Entrevista Folha: é absurdo mulher se aposentar antes dos homens

Por: Redação

Um debate agita as mulheres – em especial as feministas.

O projeto de reforma do governo prevê a aposentadoria das mulheres ( 62) antes dos homens ( 65).

Um dos maiores especialistas em previdência no Brasil, o economista Fábio Giambiagi discorda, considerando essa diferença injusta.
É uma crítica apoiada por alguns grupos de feministas.

Trecho da entrevista:

Pensando em pontos específicos, onde daria para apertar mais? 

Definitivamente, na regra de gênero. É simplesmente absurdo que uma pessoa tenha uma exigência de contribuição menor apenas por ser mulher. Aceito que o problema da dupla jornada de trabalho é uma questão não resolvida no mundo inteiro, mas nesse caso a diferenciação deveria ser condicionada à existência de filhos.

Dá para estimar a perda de economia com essa diferença?

Não tenho essa conta. O governo certamente tem. Mas, independentemente do número, não me conformo com a falta de lógica.

A lógica nesse caso não pode ser política?

Entendo que políticos reajam a resistências políticas. Mas três anos a menos para mulheres como regra definitiva, para quem entrar no mercado de trabalho, me parecem uma aberração. A pressão vem de onde? As garotas não estão nem aí para isso. Elas querem igualdade. A demanda política por condições diferentes é zero.

Catraca Livre detalhou esse debate:

No geral, as mulheres ganham 30% menos do que os homens para exercer a mesma função, estão mais sujeitas à informalidade e ao desemprego, além de cumprirem jornada dupla de trabalho por ainda hoje assumirem boa parte das tarefas domésticas.

Logo, existe consenso de elas se aposentarem antes, certo? Não. A questão tem diversas interpretações provocando debate entre mulheres de diversos ramos. O governo Bolsonaro (PSL) recém divulgou sua proposta de Reforma da Previdência. Nela, homens terão idade mínima de 65 anos para se aposentar, e mulheres, 62.
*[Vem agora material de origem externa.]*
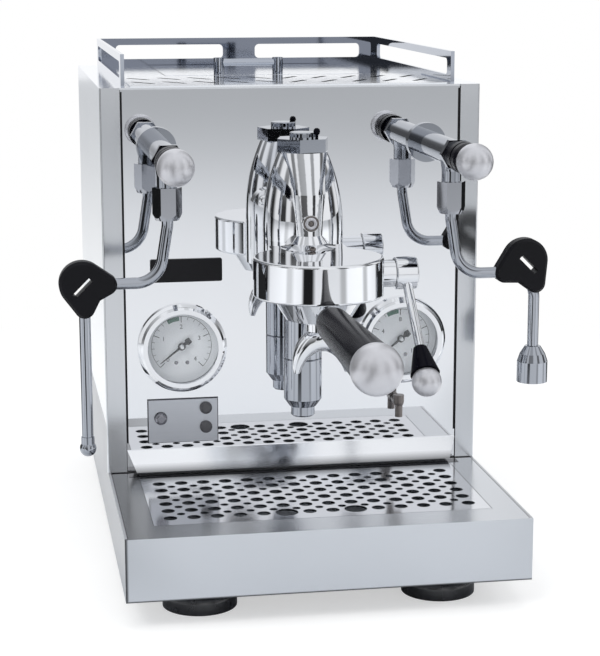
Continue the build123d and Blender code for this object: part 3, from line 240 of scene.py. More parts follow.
def metal(
    name, colour, rough, grain=None, relief=0.05, tone=0.04, smudge=14.0, bare=1.0, top=1.0, front=1.0,
    shade_fade=None, edge_shade=1.0,
):
    """Metal with handling marks and, where given, a brushed grain.

    Top, front and edge are factors of painted shade on the colour of upper faces, of faces turned to
    the front and of a thin band along the piece's left and lower edges. A fade is painted shade along
    an axis: the factor that the piece starts with along it, and the shares of the piece where it starts
    and ends. With a top, the fade is on the upper faces alone.
    """
    material, tree, shader = new_material(name)
    coordinates = tree.nodes.new("ShaderNodeTexCoord")
    shader.inputs["Metallic"].default_value = bare
    pattern = noise(tree, coordinates, smudge, detail=5.0, rough=0.62)
    if grain:
        lines = noise(tree, coordinates, scale=1.0, detail=4.0, stretch=grain, rough=0.65)
        pattern = mix_values(tree, pattern, lines, GRAIN_SHARE)
        add_bump(tree, shader, lines, relief, GRAIN_DEPTH)
    else:
        pits = noise(tree, coordinates, PIT_SCALE, detail=2.0)
        add_bump(tree, shader, pits, relief, PIT_DEPTH)
    tree.links.new(map_value(tree, pattern, *rough), shader.inputs["Roughness"])
    tint = map_colour(tree, pattern, shade(colour, 1 - tone), shade(colour, 1 + tone))
    tint = toned(tree, coordinates, colour, tint, top, front, shade_fade, edge_shade)
    tree.links.new(tint, shader.inputs["Base Color"])
    return material


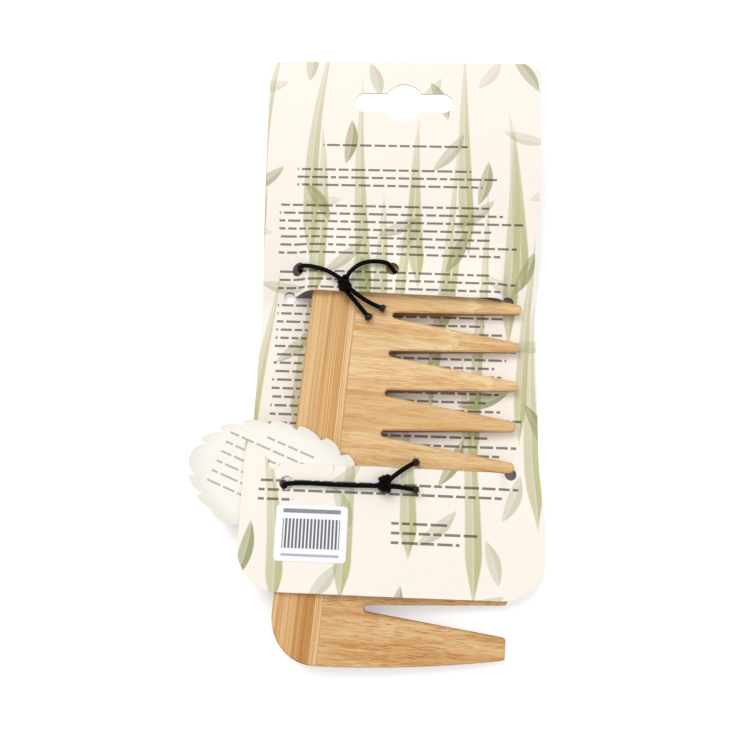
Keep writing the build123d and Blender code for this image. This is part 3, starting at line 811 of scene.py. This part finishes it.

Há quem defenda que a igualdade para se aposentar é bem-vinda, porque a mulher vive, em média, sete anos mais que os homens, e também para não reforçar o papel historicamente tido como feminino.

Para a socióloga Clara Araújo, da UFRJ, “dedicar mais tempo ao trabalho doméstico e interromper a carreira para atender à família prejudicam efetivamente a aposentadoria”, afirmou em entrevista ao jornal “O Globo”.
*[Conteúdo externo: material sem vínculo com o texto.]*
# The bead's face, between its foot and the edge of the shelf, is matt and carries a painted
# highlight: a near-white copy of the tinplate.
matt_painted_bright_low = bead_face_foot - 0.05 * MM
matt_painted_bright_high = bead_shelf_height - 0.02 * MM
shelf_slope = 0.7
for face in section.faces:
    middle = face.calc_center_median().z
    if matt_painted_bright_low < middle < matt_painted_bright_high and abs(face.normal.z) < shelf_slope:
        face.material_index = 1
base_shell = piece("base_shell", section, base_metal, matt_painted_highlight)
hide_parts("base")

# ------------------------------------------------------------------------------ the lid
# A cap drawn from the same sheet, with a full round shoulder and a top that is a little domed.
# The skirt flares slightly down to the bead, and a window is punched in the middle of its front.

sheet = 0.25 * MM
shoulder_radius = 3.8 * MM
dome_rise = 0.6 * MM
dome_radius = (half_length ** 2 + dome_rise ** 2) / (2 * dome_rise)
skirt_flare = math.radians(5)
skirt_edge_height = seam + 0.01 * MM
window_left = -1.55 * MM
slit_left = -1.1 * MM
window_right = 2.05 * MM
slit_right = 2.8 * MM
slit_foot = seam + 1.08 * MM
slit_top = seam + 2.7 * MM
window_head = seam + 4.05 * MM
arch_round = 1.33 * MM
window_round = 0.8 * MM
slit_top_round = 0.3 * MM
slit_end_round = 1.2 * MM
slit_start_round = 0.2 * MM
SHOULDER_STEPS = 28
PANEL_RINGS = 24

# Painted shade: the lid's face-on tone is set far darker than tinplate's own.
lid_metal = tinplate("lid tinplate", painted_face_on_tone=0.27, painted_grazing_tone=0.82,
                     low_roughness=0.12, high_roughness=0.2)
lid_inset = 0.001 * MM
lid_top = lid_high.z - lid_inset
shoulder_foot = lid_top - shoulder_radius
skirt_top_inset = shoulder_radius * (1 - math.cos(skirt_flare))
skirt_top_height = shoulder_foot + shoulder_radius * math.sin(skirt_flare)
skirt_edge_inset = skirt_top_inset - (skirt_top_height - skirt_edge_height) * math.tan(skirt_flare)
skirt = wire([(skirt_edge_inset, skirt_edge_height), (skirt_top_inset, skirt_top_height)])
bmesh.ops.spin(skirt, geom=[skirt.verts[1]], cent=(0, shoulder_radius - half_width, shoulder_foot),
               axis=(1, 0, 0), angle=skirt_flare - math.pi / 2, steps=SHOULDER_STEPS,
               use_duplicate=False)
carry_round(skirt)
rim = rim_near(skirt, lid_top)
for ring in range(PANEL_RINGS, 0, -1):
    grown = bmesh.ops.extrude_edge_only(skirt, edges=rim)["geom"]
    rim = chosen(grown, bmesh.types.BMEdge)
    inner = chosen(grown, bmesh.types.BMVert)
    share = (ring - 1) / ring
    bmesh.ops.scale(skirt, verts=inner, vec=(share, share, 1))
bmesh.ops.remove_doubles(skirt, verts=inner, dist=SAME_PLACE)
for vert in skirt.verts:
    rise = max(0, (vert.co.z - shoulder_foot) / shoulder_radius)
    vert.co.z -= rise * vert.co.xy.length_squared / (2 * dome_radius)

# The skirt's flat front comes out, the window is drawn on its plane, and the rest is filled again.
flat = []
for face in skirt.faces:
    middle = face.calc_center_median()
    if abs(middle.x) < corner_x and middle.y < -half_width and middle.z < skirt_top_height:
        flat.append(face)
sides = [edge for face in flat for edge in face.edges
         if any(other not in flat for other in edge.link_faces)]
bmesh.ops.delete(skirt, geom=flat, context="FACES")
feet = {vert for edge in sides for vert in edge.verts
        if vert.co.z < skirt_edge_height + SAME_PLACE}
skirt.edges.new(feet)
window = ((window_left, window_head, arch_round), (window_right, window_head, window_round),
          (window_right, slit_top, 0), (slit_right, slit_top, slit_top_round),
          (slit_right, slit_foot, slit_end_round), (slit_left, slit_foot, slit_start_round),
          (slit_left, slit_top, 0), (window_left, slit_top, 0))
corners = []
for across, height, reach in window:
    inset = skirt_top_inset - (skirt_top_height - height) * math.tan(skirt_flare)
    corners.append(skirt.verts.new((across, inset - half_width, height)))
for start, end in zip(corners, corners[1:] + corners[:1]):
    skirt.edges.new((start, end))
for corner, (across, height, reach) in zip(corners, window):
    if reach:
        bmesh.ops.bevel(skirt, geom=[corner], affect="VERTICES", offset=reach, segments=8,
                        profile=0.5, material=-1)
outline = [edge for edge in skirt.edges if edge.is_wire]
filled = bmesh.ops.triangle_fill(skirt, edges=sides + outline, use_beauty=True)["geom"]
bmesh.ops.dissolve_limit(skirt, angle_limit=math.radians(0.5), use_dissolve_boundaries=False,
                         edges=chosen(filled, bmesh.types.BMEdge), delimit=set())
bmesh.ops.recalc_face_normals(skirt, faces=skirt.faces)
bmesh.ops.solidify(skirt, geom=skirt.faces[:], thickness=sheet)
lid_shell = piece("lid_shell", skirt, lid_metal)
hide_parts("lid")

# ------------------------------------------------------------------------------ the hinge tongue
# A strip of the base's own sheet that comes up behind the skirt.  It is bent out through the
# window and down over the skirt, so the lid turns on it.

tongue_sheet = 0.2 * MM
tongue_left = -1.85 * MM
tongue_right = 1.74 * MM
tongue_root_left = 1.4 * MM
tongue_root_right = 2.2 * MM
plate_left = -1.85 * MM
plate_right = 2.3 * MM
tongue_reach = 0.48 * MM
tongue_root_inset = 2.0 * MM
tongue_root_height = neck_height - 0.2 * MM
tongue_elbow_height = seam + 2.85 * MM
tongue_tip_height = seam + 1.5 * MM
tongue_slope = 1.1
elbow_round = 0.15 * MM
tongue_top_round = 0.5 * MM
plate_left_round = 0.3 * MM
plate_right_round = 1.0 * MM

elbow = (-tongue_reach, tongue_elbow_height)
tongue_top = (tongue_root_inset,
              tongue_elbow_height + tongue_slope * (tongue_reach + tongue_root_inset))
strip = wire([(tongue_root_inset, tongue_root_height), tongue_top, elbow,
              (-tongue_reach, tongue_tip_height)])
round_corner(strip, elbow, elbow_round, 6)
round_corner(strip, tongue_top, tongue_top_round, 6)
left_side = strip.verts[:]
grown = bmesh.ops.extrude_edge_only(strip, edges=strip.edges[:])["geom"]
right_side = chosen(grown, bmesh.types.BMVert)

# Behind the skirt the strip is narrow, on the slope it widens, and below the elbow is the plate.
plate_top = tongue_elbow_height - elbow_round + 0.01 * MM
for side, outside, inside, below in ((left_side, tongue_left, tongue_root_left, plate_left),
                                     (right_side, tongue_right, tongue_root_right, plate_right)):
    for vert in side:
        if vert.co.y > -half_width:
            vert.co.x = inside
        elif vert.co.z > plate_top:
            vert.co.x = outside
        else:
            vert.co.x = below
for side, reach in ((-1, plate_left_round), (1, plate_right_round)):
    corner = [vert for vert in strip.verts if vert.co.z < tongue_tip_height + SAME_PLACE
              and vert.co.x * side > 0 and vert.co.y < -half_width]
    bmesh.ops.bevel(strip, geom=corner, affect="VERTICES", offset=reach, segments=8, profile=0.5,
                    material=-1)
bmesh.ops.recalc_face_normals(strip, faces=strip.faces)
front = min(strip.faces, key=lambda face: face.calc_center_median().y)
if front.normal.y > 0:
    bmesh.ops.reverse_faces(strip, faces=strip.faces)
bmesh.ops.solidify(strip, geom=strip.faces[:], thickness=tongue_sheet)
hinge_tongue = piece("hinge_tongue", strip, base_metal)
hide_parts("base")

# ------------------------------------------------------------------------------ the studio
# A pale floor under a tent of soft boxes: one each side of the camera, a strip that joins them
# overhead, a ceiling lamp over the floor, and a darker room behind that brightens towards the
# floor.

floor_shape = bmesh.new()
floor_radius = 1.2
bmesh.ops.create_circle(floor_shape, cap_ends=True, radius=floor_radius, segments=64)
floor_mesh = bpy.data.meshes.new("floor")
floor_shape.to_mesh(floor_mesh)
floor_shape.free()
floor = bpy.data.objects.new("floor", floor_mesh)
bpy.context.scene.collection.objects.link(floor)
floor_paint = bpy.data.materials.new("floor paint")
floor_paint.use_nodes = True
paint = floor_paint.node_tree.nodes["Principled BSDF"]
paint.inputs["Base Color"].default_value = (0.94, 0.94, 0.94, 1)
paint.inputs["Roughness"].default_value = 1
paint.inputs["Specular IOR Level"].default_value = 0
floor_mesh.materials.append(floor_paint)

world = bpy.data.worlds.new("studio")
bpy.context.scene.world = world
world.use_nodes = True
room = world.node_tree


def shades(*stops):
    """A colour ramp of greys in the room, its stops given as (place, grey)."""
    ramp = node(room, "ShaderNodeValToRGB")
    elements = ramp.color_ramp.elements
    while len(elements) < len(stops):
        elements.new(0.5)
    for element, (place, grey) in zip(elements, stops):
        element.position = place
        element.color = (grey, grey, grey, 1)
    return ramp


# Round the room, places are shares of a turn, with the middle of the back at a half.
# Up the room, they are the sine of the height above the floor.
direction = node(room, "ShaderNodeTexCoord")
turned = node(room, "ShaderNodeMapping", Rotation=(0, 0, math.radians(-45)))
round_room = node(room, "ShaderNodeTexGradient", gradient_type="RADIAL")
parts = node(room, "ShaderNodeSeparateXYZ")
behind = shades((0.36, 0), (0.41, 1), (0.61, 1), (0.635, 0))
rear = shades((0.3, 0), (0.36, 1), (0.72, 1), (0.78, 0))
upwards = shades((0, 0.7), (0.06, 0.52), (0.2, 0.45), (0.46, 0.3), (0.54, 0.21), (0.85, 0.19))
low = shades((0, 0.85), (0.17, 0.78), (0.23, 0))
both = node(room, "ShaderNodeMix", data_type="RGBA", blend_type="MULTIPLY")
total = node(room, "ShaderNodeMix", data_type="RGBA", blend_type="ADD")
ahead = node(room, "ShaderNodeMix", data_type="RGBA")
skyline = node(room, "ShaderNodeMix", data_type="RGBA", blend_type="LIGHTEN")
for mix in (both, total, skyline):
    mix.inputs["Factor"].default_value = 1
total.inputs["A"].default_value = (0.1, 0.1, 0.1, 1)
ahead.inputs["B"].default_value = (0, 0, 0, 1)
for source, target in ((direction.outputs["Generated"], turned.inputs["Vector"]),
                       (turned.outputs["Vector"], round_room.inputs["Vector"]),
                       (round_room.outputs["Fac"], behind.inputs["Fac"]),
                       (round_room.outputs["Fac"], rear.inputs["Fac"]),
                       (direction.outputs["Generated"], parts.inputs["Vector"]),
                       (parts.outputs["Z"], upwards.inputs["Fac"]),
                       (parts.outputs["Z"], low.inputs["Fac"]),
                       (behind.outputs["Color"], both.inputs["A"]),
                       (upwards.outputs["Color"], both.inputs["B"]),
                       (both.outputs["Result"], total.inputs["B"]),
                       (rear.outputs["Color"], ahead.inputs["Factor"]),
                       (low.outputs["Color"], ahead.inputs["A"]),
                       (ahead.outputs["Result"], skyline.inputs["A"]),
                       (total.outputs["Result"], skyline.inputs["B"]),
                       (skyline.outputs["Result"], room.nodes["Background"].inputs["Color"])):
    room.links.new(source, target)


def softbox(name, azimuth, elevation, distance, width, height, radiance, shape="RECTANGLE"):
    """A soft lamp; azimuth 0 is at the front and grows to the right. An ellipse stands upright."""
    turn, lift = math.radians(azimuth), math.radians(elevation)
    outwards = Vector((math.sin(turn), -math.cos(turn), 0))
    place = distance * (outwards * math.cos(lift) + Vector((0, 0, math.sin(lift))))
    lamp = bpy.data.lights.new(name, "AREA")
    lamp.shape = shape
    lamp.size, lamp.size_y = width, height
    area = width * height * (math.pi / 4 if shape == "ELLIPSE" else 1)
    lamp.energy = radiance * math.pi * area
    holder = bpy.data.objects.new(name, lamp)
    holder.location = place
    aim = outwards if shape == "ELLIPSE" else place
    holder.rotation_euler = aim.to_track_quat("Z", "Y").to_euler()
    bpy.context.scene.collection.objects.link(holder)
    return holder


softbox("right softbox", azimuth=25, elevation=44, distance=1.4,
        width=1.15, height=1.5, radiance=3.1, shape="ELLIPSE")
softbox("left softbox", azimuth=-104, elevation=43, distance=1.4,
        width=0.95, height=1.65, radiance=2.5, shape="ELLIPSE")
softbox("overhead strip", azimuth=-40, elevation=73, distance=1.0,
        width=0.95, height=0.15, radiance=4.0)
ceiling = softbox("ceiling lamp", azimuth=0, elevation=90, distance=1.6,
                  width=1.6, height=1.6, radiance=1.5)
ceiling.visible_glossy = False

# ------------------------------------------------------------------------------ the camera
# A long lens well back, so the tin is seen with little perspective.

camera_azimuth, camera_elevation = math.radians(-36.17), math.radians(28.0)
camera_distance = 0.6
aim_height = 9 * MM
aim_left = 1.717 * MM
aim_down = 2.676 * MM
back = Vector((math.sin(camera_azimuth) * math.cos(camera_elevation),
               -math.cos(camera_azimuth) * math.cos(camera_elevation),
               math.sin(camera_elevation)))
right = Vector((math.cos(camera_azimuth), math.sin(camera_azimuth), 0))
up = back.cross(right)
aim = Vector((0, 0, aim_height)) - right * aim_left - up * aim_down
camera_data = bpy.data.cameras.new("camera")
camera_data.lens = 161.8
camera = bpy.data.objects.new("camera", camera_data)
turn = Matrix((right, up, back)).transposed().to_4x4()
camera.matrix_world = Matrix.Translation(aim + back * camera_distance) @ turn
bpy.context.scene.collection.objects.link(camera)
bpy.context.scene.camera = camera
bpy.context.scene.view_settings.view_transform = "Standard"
Para chegar à igualdade, no entanto, defendem que é necessário um tempo de transição.

Bila Sorj, socióloga e professora da UFRJ, defende a equidade de aposentadoria por ser a favor da igualdade de gênero, mas acredita também que essa transição seja feita ao longo de dez anos.
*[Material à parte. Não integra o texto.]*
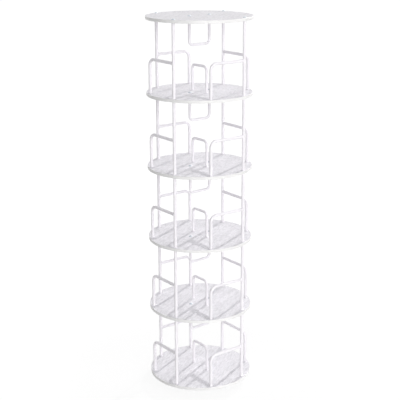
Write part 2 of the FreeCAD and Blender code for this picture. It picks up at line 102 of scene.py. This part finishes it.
def build_camera():
    data = bpy.data.cameras.new("camera")
    data.lens = CAMERA_LENS
    data.sensor_width = CAMERA_SENSOR
    data.clip_end = CAMERA_RANGE
    camera = add_object("camera", data)
    turn = Matrix.Rotation(math.radians(CAMERA_YAW), 4, "Z")
    tilt = Matrix.Rotation(math.radians(90.0 - CAMERA_PITCH), 4, "X")
    roll = Matrix.Rotation(math.radians(CAMERA_ROLL), 4, "Z")
    camera.matrix_world = Matrix.Translation(CAMERA_PLACE) @ turn @ tilt @ roll
    bpy.context.scene.camera = camera


# Light

# The sun that casts the shadows: its direction seen from above, and its elevation and width in degrees.
KEY_PLAN = (0.48, 0.877)
KEY_ELEVATION = 24.7
KEY_ANGLE = 0.4
KEY_STRENGTH = 1.6
KEY_COLOUR = (1.0, 0.985, 0.975)
# Soft boxes in a ring: name, azimuth from +X and elevation in degrees, power in watts.
BOXES = (
    ("front", -87.0, 12.0, 318.0),
    ("front_low", -50.0, 12.0, 265.0),
    ("front_high", -25.0, 35.0, 120.0),
    ("right", 40.0, 35.0, 185.0),
    ("back_high", 130.0, 40.0, 75.0),
    ("back_low", 125.0, 15.0, 130.0),
    ("front_left", -120.0, 45.0, 52.0),
)
BOX_DISTANCE = 9.0
BOX_SIDE = 5.0
BOX_TARGET = (0.0, 0.0, 0.55)
SKY_STRENGTH = 0.17
SKY_COLOUR = (0.98, 0.975, 1.0)
WHITE = (1.0, 1.0, 1.0)


def aim(thing, place, target):
    """Puts a lamp at a place and turns it to its target."""
    thing.location = place
    thing.rotation_euler = (Vector(target) - Vector(place)).to_track_quat("-Z", "Y").to_euler()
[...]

“Sou a favor da igualdade de gênero, portanto tem que ser consistente com modelo de previdência que proponha a igualdade na idade de aposentadoria. É importante a equalização da mulheres e homens. Como a mulher trabalha mais horas, o ideal é que fosse implantada ao longo de dez anos, para dar tempo que as políticas públicas para atenuar o trabalho reprodutivo fossem implantadas também, como aumentar a licença-paternidade para ter divisão melhor do trabalho doméstico e mais creches”, afirmou também ao jornal “O Globo”.

Mulher no mercado de trabalho recebe, em média, 30% a menos que os homens para exercer a mesma função
Créditos: Istock/PeopleImages
Mulher no mercado de trabalho recebe, em média, 30% a menos que os homens para exercer a mesma função

A diferença entre homens e mulheres ao longo dos anos caiu pouco, na visão de Sônia Fleury, professora da Escola Brasileira de Administração Pública e de Empresas da FGV.

A especialista afirma que as mulheres estão no mercado de trabalho e vivendo mais, mas elas saem do emprego com mais frequência para cuidar de algum familiar doente ou dos próprios filhos.

“Não há políticas públicas como em outros países. Na Alemanha, por exemplo, se é preciso ficar em casa para cuidar de um parente, os profissionais não se desligam do trabalho, nem da Previdência. A Áustria tem um ano de licença-maternidade, e o companheiro também pode tirar um período para cuidar do filho. São políticas para os homens também assumirem os afazeres”, explicou Fleury ao portal “UOL”.

Para ela, antes de falar em igualdade na aposentadoria, devem ser discutidas ações que favoreçam a mulher a estar no mercado de trabalho, voltar a exercer uma atividade e ter salário igual ao dos homens. Deve ser pensado antes em quais políticas públicas serão oferecidas para gerar condições igualitárias.